◆ **Recorded data**:
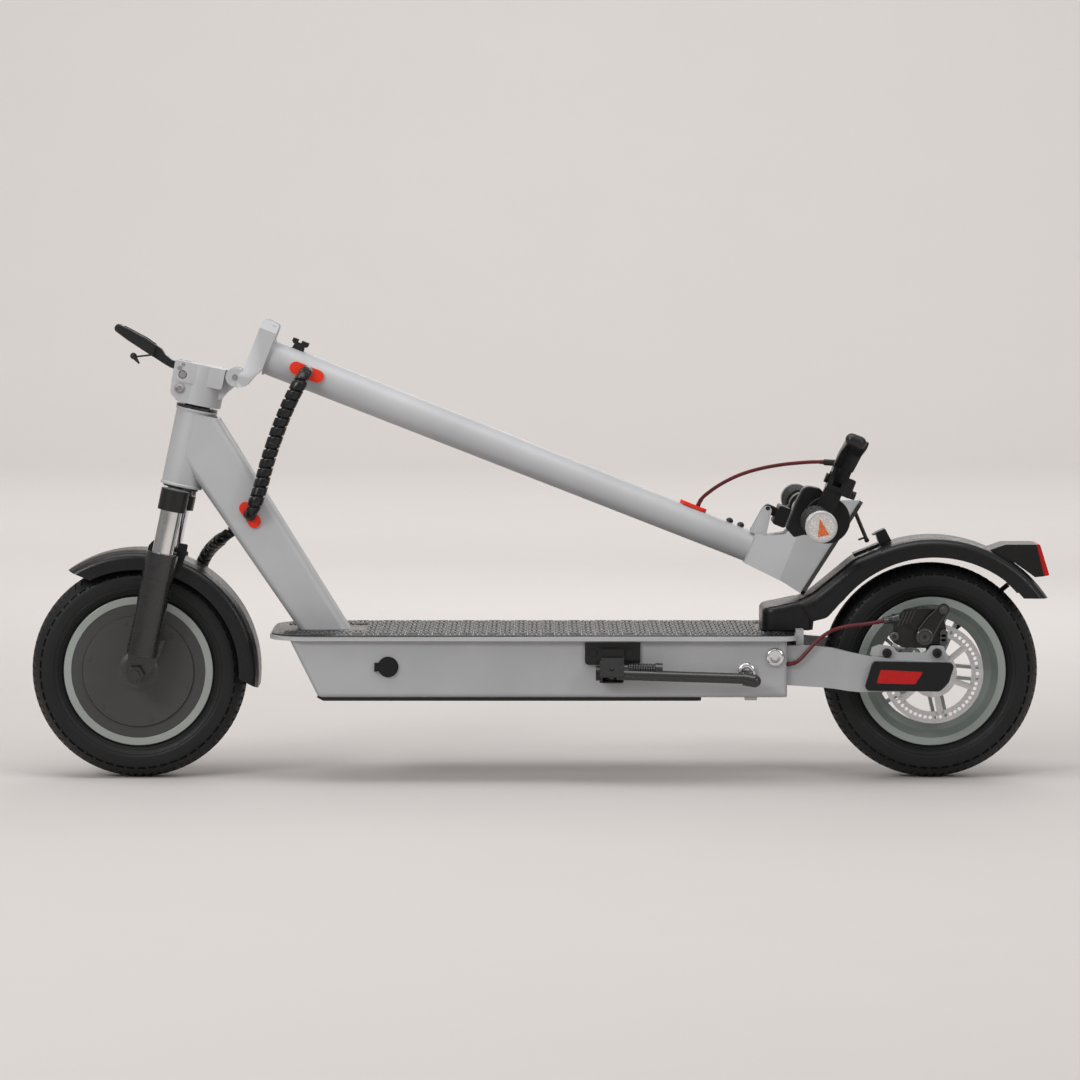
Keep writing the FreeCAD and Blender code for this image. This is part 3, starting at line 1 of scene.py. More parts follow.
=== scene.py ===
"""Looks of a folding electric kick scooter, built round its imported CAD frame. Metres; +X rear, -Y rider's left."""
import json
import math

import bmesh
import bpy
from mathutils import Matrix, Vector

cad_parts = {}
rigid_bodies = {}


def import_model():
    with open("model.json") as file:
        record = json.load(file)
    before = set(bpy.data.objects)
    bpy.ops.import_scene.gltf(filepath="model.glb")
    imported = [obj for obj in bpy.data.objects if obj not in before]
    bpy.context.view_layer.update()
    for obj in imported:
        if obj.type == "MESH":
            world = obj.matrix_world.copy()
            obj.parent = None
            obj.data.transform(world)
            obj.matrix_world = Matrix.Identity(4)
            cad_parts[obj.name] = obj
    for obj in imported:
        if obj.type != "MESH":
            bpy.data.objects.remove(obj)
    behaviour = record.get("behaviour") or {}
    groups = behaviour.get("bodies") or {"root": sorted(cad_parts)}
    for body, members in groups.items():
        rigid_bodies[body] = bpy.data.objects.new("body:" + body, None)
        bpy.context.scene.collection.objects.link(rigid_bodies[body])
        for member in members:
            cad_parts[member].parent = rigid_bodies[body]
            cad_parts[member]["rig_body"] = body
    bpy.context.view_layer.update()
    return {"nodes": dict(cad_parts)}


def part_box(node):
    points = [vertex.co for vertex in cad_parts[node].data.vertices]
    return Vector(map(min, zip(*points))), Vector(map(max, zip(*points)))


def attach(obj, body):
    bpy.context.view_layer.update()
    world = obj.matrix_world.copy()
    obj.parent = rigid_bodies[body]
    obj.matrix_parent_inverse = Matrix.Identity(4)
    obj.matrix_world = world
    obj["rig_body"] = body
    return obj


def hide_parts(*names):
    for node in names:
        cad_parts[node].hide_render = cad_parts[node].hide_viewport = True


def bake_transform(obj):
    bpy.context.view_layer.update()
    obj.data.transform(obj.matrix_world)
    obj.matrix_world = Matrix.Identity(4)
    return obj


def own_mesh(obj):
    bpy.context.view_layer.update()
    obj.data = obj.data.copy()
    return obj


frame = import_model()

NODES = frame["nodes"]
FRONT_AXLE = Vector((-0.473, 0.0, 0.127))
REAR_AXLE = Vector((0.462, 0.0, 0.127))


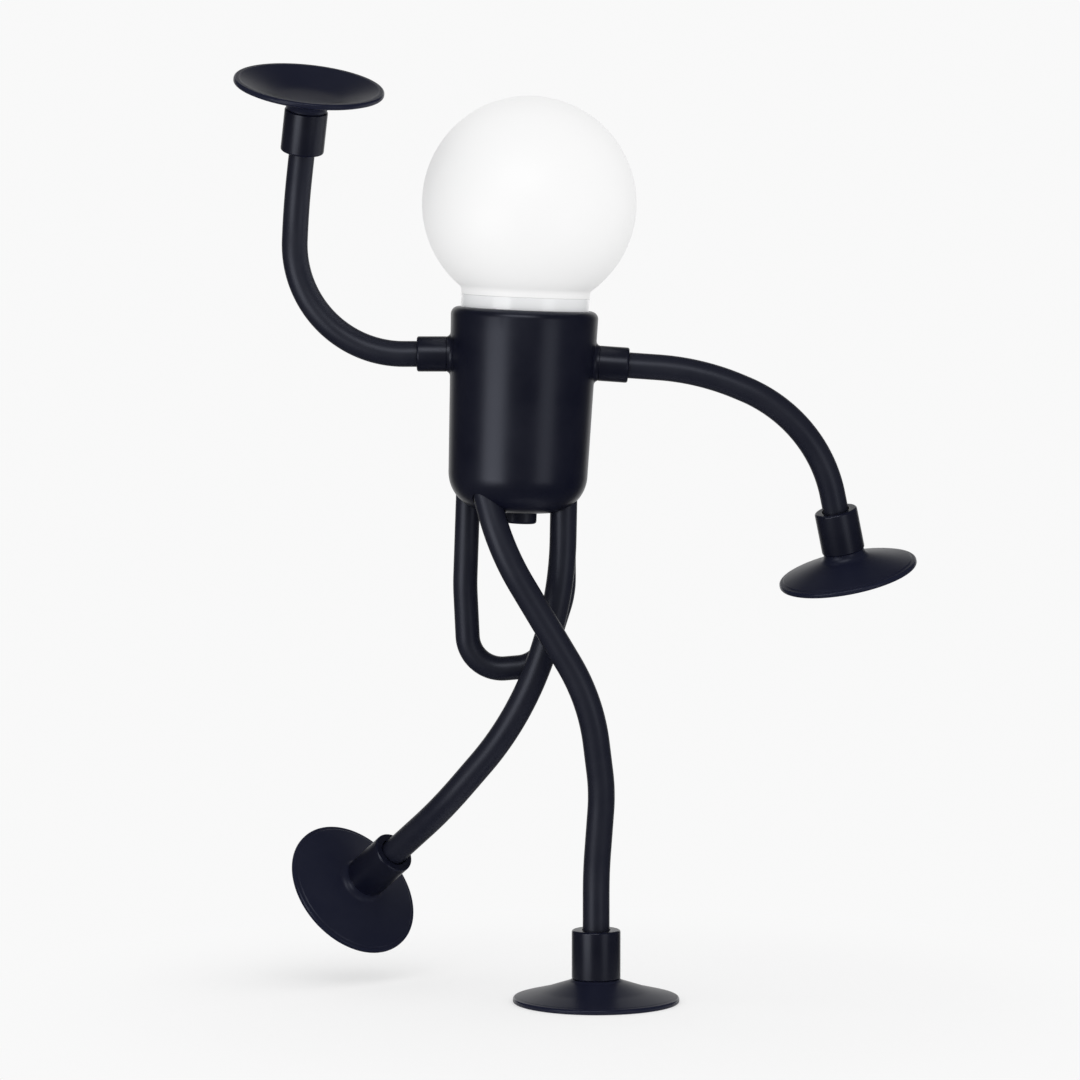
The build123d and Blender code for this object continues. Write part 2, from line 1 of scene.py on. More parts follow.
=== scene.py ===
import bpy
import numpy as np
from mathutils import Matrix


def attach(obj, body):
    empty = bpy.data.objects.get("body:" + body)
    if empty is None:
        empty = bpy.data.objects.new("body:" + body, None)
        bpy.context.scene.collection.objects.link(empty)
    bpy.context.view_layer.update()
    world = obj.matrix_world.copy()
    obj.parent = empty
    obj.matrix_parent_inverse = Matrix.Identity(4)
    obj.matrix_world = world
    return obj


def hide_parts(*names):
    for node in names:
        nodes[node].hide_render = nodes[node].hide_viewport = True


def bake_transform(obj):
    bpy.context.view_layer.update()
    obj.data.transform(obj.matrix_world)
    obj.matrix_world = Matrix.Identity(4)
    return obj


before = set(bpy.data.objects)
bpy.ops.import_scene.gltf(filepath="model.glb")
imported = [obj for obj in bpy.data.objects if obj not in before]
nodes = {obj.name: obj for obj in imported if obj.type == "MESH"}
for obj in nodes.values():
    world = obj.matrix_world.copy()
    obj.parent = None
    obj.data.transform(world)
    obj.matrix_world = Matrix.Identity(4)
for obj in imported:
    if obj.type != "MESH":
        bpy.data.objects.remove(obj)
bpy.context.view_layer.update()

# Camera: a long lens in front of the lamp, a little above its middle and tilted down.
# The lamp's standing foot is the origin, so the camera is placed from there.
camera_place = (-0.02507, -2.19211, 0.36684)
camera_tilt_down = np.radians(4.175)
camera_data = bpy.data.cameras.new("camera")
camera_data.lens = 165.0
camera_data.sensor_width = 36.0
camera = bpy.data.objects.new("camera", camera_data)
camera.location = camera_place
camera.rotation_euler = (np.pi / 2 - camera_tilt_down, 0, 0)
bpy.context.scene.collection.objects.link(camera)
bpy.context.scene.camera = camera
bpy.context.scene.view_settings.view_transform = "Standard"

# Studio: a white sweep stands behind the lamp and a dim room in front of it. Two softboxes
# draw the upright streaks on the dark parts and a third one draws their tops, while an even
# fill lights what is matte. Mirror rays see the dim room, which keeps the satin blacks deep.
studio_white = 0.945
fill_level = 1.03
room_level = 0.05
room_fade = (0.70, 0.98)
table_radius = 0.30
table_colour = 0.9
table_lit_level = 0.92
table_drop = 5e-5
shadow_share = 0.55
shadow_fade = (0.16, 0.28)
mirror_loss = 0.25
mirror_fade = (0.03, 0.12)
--
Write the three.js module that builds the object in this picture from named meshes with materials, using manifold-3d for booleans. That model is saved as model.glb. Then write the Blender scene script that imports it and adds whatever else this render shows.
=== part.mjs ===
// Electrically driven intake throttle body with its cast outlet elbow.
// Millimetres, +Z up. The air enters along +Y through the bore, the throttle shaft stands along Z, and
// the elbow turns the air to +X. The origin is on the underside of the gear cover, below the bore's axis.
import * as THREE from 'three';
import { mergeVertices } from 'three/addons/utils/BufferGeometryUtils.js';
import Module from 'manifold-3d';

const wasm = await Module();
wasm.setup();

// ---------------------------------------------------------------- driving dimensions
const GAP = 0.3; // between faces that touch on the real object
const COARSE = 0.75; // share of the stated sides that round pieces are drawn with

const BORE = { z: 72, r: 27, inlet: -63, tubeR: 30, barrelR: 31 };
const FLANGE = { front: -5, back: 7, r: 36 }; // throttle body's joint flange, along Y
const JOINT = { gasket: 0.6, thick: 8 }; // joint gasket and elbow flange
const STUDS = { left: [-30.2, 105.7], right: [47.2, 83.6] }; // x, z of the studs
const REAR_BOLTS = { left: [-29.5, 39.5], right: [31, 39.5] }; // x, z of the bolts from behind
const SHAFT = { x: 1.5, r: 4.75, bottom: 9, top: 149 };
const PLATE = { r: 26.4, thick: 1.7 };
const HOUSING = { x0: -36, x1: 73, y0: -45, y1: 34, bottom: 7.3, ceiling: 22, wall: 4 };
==
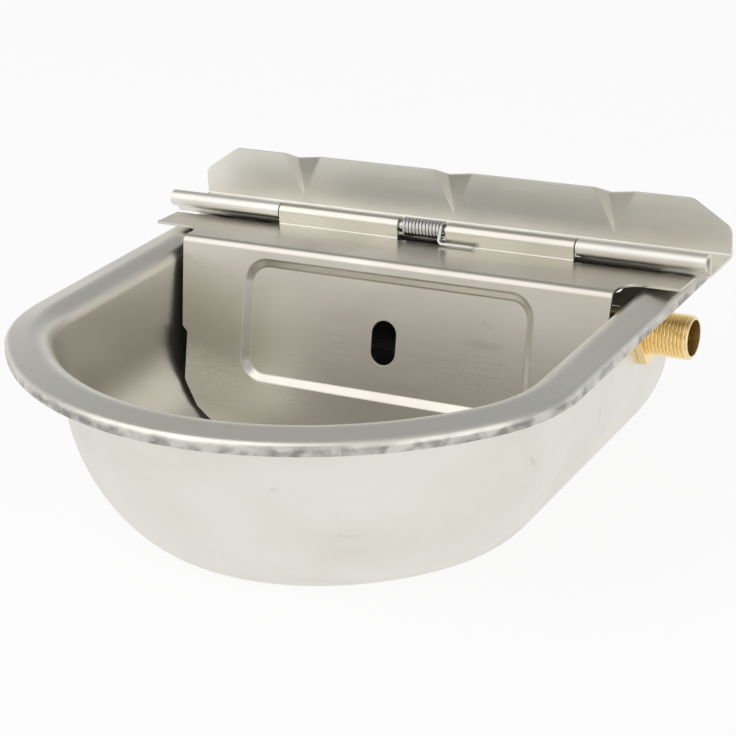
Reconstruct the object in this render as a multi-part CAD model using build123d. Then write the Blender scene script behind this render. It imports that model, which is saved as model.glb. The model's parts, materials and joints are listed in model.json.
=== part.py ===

◆ **Exercise description**: Among the entries above, find the line with "The build123d and" and the line with "if empty is"; give again exactly these two lines and all lines between them.

◆ **Solution to this task**:
The build123d and Blender code for this object continues. Write part 2, from line 1 of scene.py on. More parts follow.
=== scene.py ===
import bpy
import numpy as np
from mathutils import Matrix


def attach(obj, body):
    empty = bpy.data.objects.get("body:" + body)
    if empty is None:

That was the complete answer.